We have a menu of options schools fill out to make plans more robust, and then through collective decision‑making they select appropriate actions to include in a contract. Typically, contracts shouldn’t run longer than two weeks. You should be able to complete the work in that timeframe.
If the work needed will reasonably take longer than two weeks, maybe the student should have been suspended to give them some time outside of school to do what they need to do. That does happen.
I was talking with a principal about re‑entry meetings after long‑term suspensions. He said, “We had a re‑entry meeting and the kid is back tomorrow.”
I asked, “How long was he gone?” Twenty‑one days. My response was, “We should have had this meeting on day five or seven so he could start doing some work to show the school he understands what happened was not okay and that he’s making amends.”
Adults sometimes struggle with kids’ affect—the flat expression, the apparent lack of remorse. We see a teenager with a blank face and think, “They don’t care.”
I had a friend in high school who started a food fight and was still laughing about it in the office.

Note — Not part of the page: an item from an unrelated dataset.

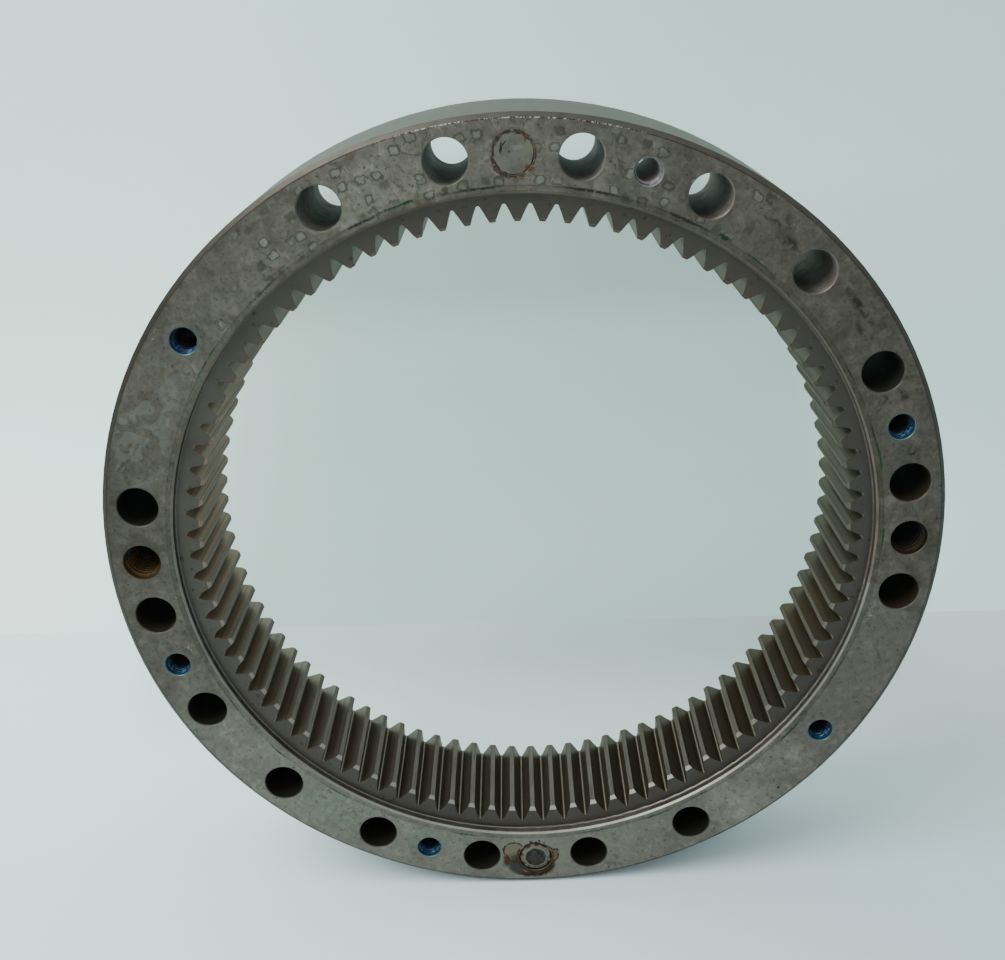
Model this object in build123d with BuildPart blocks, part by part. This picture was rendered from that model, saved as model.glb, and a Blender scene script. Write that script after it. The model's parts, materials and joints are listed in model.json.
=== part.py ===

But I can’t block a kid from returning to school just because of their affect.
What I can say is: “You agreed to do this thing and you haven’t done it. You agreed to a drug and alcohol assessment, and here was the outcome. If you don’t want to follow through on that, you’re not coming back yet.”
For in‑school restorative contracts, that two‑week frame makes sense. Let’s get the work wrapped up.
If two students get into a fight and they have a two‑week contract, and before the contract ends they get into another fight, then we move to suspension: “You’re going to get your three days; we’re not running multiple contracts at once. You serve your three days, then you finish the original contract. Later we can do another restorative conference.”
Logistically, running one contract at a time keeps things manageable. It also lets kids actually experience success: “I had a contract. I completed it.” Young people who are constantly in the office, at minimum, need that feeling of success.